In the search for its origins, we have to return to a world of pre-Shinto forest glades. If, as Francis Bacon contended, “God Almighty first planted a garden,” the ancient Japanese had to contend, not with a single god, but a pantheon of deities too numerous to count. The simple arrangements of stones, created in forest glades and on pebbled clearings beside waterfalls, were the work of men in deference to the gods, perhaps even with a touch of fear for the calamities that could ensue if the correct observations were not made.

Nature, in a world devoid of temples, shrines or religious texts, provided a stage on which stones, trees, mountains and streams substituted as high altars. In these sacred sites, designed to create a space conducive to worship and benevolent co-existence, large boulders called iwakura, were placed.

Purified spaces were made around these stones, the area delineated with rice fiber ropes called shimenawa.

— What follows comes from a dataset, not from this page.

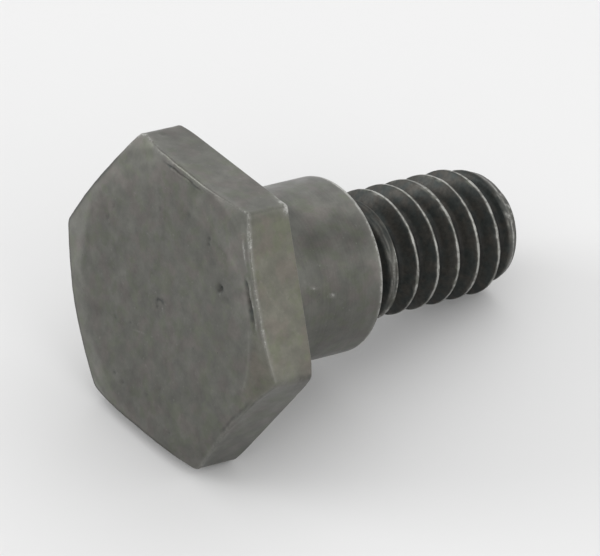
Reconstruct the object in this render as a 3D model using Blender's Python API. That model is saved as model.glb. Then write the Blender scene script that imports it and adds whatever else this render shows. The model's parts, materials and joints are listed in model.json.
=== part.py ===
"""A hex-head shoulder screw, lying as it comes to rest on a flat surface.

The screw is a single piece of steel: a hexagonal head with its corners trimmed by a cone on the face and
by a shallower one on the bearing side, a plain shoulder, a short neck and a coarse right-hand thread with
a chamfered point.
It is modelled along +X, from the middle of the head's face, and then laid down: it leans on the bearing
edge of its lowest head flat and on the lowest crest of its thread.
"""
import math

import bmesh
import bpy
from mathutils import Matrix, Vector

MM = 0.001

# Head
ACROSS_FLATS = 13.9 * MM
HEAD_THICKNESS = 2.65 * MM
FACE_CONE_START = 0.10 * MM         # how far outside the flats the cone on the face starts
FACE_CONE_ANGLE = math.radians(20.5)
BEARING_CONE_START = 0.75 * MM      # how far outside the flats the cone on the bearing side starts
BEARING_CONE_ANGLE = math.radians(17)

# Shoulder
SHOULDER_DIAMETER = 8.5 * MM
SHOULDER_LENGTH = 7.1 * MM
SHOULDER_EDGE = 0.08 * MM           # chamfer on the shoulder's far edge

# Thread, of the unified form: 1/4 inch with 20 threads to the inch, worn and finished a little undersize
THREAD_DIAMETER = 6.2 * MM
THREAD_PITCH = 1.27 * MM
THREAD_LENGTH = 9.75 * MM           # from the shoulder's end face to the point
THREAD_FLANK_ANGLE = math.radians(30)
THREAD_CLOCKING = math.radians(3)   # where round the axis a crest line would leave the shoulder's end
NECK_LENGTH = 0.85 * MM
RUN_IN_ANGLE = math.radians(30)     # the cone on which the first turn grows to its full height
POINT_DIAMETER = 5.2 * MM
POINT_ANGLE = math.radians(20)

# Points round the axis: a multiple of 12, so that they fall on the corners and the middles of the flats
SEGMENTS = 48
FLATS = 6
# Points nearer than this to their neighbour are the same point
SNAP = 0.01 * MM

# Finish
STEEL_COLOUR = (0.125, 0.125, 0.112)
STEEL_ROUGHNESS = 0.48
STEEL_METALLIC = 0.75
SHARP_EDGE_ANGLE = math.radians(12)

# Places along the axis, from the head's face
bearing_face = HEAD_THICKNESS
shoulder_end = bearing_face + SHOULDER_LENGTH
neck_end = shoulder_end + NECK_LENGTH
point = shoulder_end + THREAD_LENGTH

# Distances from the axis
flat_distance = ACROSS_FLATS / 2
shoulder_radius = SHOULDER_DIAMETER / 2
crest_radius = THREAD_DIAMETER / 2
point_radius = POINT_DIAMETER / 2

# The unified thread form: a flat of an eighth of the pitch on the crest and of a quarter in the root
crest_half_width = THREAD_PITCH / 16
root_half_width = THREAD_PITCH / 8
flank_width = THREAD_PITCH / 2 - crest_half_width - root_half_width
root_radius = crest_radius - flank_width / math.tan(THREAD_FLANK_ANGLE)
crest_line_start = shoulder_end - THREAD_PITCH * THREAD_CLOCKING / (2 * math.pi)


def turn_of(step):
    """The part of a full turn at one of the points round the axis."""
    return step / SEGMENTS


def point_at(x, radius, step):
    """The point at a distance along the axis and from it."""
    angle = 2 * math.pi * turn_of(step)
    return Vector((x, radius * math.cos(angle), radius * math.sin(angle)))


def hexagon_radius(step):
    """The distance from the axis to the head's six flats, whose corners start at step 0."""
    side = 2 * math.pi / FLATS
    from_middle = (2 * math.pi * turn_of(step)) % side - side / 2
    return flat_distance / math.cos(from_middle)


def cone_depth(radius, start, angle):
    """How far a cone that starts outside the flats has cut back an end face at a radius."""
    return max(0.0, radius - flat_distance - start) * math.tan(angle)


def face_rim(step):
    """The edge of the head's plane face."""
    return 0.0, min(hexagon_radius(step), flat_distance + FACE_CONE_START)


def face_corner(step):
    """The front edge of the flats, lower at the corners where the cone trims them."""
    radius = hexagon_radius(step)
    return cone_depth(radius, FACE_CONE_START, FACE_CONE_ANGLE), radius


def bearing_corner(step):
    """The back edge of the flats."""
    radius = hexagon_radius(step)
    return bearing_face - cone_depth(radius, BEARING_CONE_START, BEARING_CONE_ANGLE), radius


def bearing_rim(step):
    """The edge of the plane bearing face."""
    return bearing_face, min(hexagon_radius(step), flat_distance + BEARING_CONE_START)


def thread_envelope(x):
    """The radius that the crests reach: a cone out of the neck, the full thread, and the point's chamfer."""
    run_in = root_radius + (x - neck_end) * math.tan(RUN_IN_ANGLE)
    chamfer = point_radius + (point - x) * math.tan(POINT_ANGLE)
    return max(root_radius, min(run_in, crest_radius, chamfer))


def thread_radius(x, step):
    """The thread's surface: its vee form along the helix, cut down to the envelope."""
    phase = ((x - crest_line_start) / THREAD_PITCH - turn_of(step)) % 1.0
    from_crest = min(phase, 1.0 - phase) * THREAD_PITCH
    vee = crest_radius - (from_crest - crest_half_width) / math.tan(THREAD_FLANK_ANGLE)
    return min(max(root_radius, min(vee, crest_radius)), thread_envelope(x))


def add_ring(mesh, place, neighbour=None):
    """Add a ring of points. One that falls on the neighbouring ring's point is that same point."""
    ring = []
    for step in range(SEGMENTS):
        position = point_at(*place(step), step)
        if neighbour and (position - neighbour[step].co).length < SNAP:
            ring.append(neighbour[step])
        else:
            ring.append(mesh.verts.new(position))
    return ring


def add_face(mesh, corners):
    """Add a face, unless shared points have closed it to a line."""
    distinct = list(dict.fromkeys(corners))
    if len(distinct) > 2:
        mesh.faces.new(distinct)


def bridge(mesh, ring, next_ring):
    """Join two rings with a band of faces."""
    for step in range(SEGMENTS):
        following = (step + 1) % SEGMENTS
        add_face(mesh, (ring[step], ring[following], next_ring[following], next_ring[step]))


def close_end(mesh, ring, x):
    """Close a ring with a fan of faces round a point on the axis."""
    centre = mesh.verts.new((x, 0.0, 0.0))
    for step in range(SEGMENTS):
        add_face(mesh, (ring[step], ring[(step + 1) % SEGMENTS], centre))


def add_head(mesh):
    """The hexagonal head. Returns the rim of its bearing face."""
    rim = add_ring(mesh, face_rim)
    close_end(mesh, rim, 0.0)
    front = add_ring(mesh, face_corner, rim)
    bridge(mesh, rim, front)
    back = add_ring(mesh, bearing_corner)
    bridge(mesh, front, back)
    bearing = add_ring(mesh, bearing_rim, back)
    bridge(mesh, back, bearing)
    return bearing


def add_turned_rings(mesh, ring, profile):
    """Turned surfaces: one more ring for each point of the profile. Returns the last ring."""
    for x, radius in profile:
        next_ring = add_ring(mesh, lambda step, x=x, radius=radius: (x, radius))
        bridge(mesh, ring, next_ring)
        ring = next_ring
    return ring


def thread_rows():
    """Where the rows of points that follow the helix lie, in pitches from the crest line."""
    root = 0.5 - root_half_width / THREAD_PITCH
    crest = crest_half_width / THREAD_PITCH
    flank = (root + crest) / 2
    form = (-crest, crest, flank, root, 1 - root, 1 - flank)
    first = math.floor((neck_end - crest_line_start) / THREAD_PITCH) - 2
    last = math.ceil((point - crest_line_start) / THREAD_PITCH) + 2
    return len(form), [turn + place for turn in range(first, last) for place in form]


def add_thread(mesh, neck):
    """The thread, as rows of points along the helix that stop at the neck and at the point.

    The last point of a row is the first point of the row one pitch further on.
    """
    rows_per_turn, rows = thread_rows()
    tip = add_ring(mesh, lambda step: (point, thread_radius(point, step)))
    points = []
    for row in rows:
        line = []
        for step in range(SEGMENTS):
            x = crest_line_start + THREAD_PITCH * (row + turn_of(step))
            if x < neck_end + SNAP:
                line.append(neck[step])
            elif x > point - SNAP:
                line.append(tip[step])
            else:
                line.append(mesh.verts.new(point_at(x, thread_radius(x, step), step)))
        points.append(line)
    for index in range(len(rows) - rows_per_turn - 1):
        line = points[index] + [points[index + rows_per_turn][0]]
        next_line = points[index + 1] + [points[index + 1 + rows_per_turn][0]]
        for step in range(SEGMENTS):
            add_face(mesh, (line[step], line[step + 1], next_line[step + 1], next_line[step]))
    close_end(mesh, tip, point)


def lay_down(mesh):
    """Tilt the screw on to the edge of its lowest flat and its lowest crest, and stand it on the origin."""
    tilt = min(math.atan2(vertex.co.z + flat_distance, vertex.co.x - bearing_face)
               for vertex in mesh.verts if vertex.co.x > bearing_face + SNAP)
    mesh.transform(Matrix.Rotation(tilt, 4, "Y"))
    low = [min(vertex.co[axis] for vertex in mesh.verts) for axis in range(3)]
    high = [max(vertex.co[axis] for vertex in mesh.verts) for axis in range(3)]
    mesh.transform(Matrix.Translation((-(low[0] + high[0]) / 2, -(low[1] + high[1]) / 2, -low[2])))


def make_steel():
    """Blackened steel."""
    steel = bpy.data.materials.new("blackened_steel")
    steel.use_nodes = True
    shader = steel.node_tree.nodes["Principled BSDF"]
    shader.inputs["Base Color"].default_value = (*STEEL_COLOUR, 1.0)
    shader.inputs["Roughness"].default_value = STEEL_ROUGHNESS
    shader.inputs["Metallic"].default_value = STEEL_METALLIC
    steel.diffuse_color = (*STEEL_COLOUR, 1.0)
    return steel


def make_screw():
    """The whole screw, as one closed skin, laid down."""
    skin = bmesh.new()
    bearing = add_head(skin)
    neck = add_turned_rings(skin, bearing, (
        (bearing_face, shoulder_radius),
        (shoulder_end - SHOULDER_EDGE, shoulder_radius),
        (shoulder_end, shoulder_radius - SHOULDER_EDGE),
        (shoulder_end, root_radius),
        (neck_end, root_radius),
    ))
    add_thread(skin, neck)
    beyond_ends = [vertex for vertex in skin.verts if not vertex.link_faces]
    bmesh.ops.delete(skin, geom=beyond_ends, context="VERTS")
    bmesh.ops.recalc_face_normals(skin, faces=skin.faces)
    lay_down(skin)
    mesh = bpy.data.meshes.new("shoulder_screw")
    skin.to_mesh(mesh)
    skin.free()
    mesh.materials.append(make_steel())
    mesh.shade_smooth()
    mesh.set_sharp_from_angle(angle=SHARP_EDGE_ANGLE)
    return bpy.data.objects.new("shoulder_screw", mesh)


def main():
    for old in list(bpy.data.objects):
        bpy.data.objects.remove(old, do_unlink=True)
    bpy.context.scene.collection.objects.link(make_screw())


main()
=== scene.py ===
"""The looks of a blackened hex-head shoulder screw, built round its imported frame.

The screw is one piece of steel, so one finely modelled skin stands for it: the same head, shoulder, neck and
thread as in the solid, with their worn edges, folds, pits and nicks.
The skin is modelled in millimetres in the screw's own frame: X runs from the middle of the head's face along
the axis to the point, Y is level and Z is up from the axis. Angles round the axis start at Y and turn towards
Z, and a direction is such an angle in degrees. The width across flats, the head's thickness and the length
come from the frame. A function that adds a part of the skin takes the ring before it and returns its last.
"""
import json
import math

import bpy
import numpy as np
from mathutils import Matrix, Vector, noise

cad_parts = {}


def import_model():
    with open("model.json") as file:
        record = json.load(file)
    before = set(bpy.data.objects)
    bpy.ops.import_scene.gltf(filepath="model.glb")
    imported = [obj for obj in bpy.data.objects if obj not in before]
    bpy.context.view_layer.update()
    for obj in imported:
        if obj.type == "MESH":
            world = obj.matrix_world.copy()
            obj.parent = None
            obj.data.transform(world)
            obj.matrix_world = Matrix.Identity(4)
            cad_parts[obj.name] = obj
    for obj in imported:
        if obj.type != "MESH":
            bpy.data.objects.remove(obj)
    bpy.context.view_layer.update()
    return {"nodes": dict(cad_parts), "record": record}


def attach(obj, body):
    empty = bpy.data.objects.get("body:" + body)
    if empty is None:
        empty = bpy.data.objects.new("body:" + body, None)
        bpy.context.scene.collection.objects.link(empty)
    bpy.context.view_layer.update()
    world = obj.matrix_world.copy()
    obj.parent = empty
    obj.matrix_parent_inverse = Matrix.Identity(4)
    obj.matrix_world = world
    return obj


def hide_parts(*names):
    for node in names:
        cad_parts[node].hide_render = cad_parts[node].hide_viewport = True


MM = 0.001
FULL_TURN = 2 * math.pi
QUARTER_TURN = math.pi / 2
NODE = "shoulder_screw"

# Head, in millimetres
FLATS = 6
FACE_CONE_START = 0.10      # how far outside the flats the cone on the face starts
FACE_CONE_ANGLE = math.radians(20.5)
FACE_CONE_BEND = 0.03       # how softly the face bends into the cone
FACE_DEPTH = 0.02           # about how far the face lies behind its highest place
RING_BEND = 0.22            # how softly the face starts to fall away
BEARING_CONE_START = 0.75
BEARING_CONE_ANGLE = math.radians(17)
BEARING_CONE_BEND = 0.08
FACE_EDGE_WEAR = 0.4        # how unevenly the face's edge is rounded, as a share
LEAST_FACE_EDGE = 0.03      # the least that it is rounded
EDGE_NOISE_RADIUS = 7.0     # the ring on which that unevenness is read
BACK_EDGE = 0.05            # rounding of the back edge
HEAD_FILLET = 0.12          # in the corner between bearing face and shoulder
CORNER_REACH = 0.09         # how far along a flat its back corners are worn, as a share of it
CORNER_LINE = 0.022         # how wide the worn line on an upright corner is, likewise
BROWN_BAND = (6.2, 6.6)     # the radii between which the face turns brown at one corner

# These change round the axis: each is a row of pairs of a direction and a value.
# Rounding of the upright corners between the flats
CORNER_ROUNDING = (
    (0, 0.38), (52, 0.38), (56, 0.42), (64, 0.42), (68, 0.38), (110, 0.38), (120, 0.25), (130, 0.38),
    (229, 0.38), (233, 0.65), (247, 0.65), (251, 0.38), (360, 0.38),
)
# How far the flats stand out at the face's edge, and how far from the face that has faded
SIDE_BOW = (
    (0, 0.0), (15, 0.08), (30, 0.10), (45, 0.07), (57, 0.05), (60, 0.0), (180, 0.0), (190, -0.12),
    (210, -0.13), (222, -0.06), (236, 0.0), (303, 0.0), (312, 0.05), (322, 0.18), (330, 0.25), (338, 0.20),
    (346, 0.10), (357, 0.0), (360, 0.0),
)
SIDE_BOW_LENGTH = 1.7
# How much more than elsewhere the back edge is rounded at the corners
BACK_CORNER_WEAR = ((0, 0.08), (60, 0.06), (120, -0.02), (180, 0.06), (240, 0.08), (360, 0.08))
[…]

At a later stage, paper streamers, known as gohei, were strung around the girth of cryptomeria trees. A convincing argument could be made that these ritual spaces, with their sculptural beauty and aesthetic appeal, were the prototypes of the Japanese stone garden. In a later development, beds of sand or white gravel were placed around the rocks, creating a border between the sacred and human.

Sacred rocks at Kibitsu Jinja, inspiration for the Japanese garden?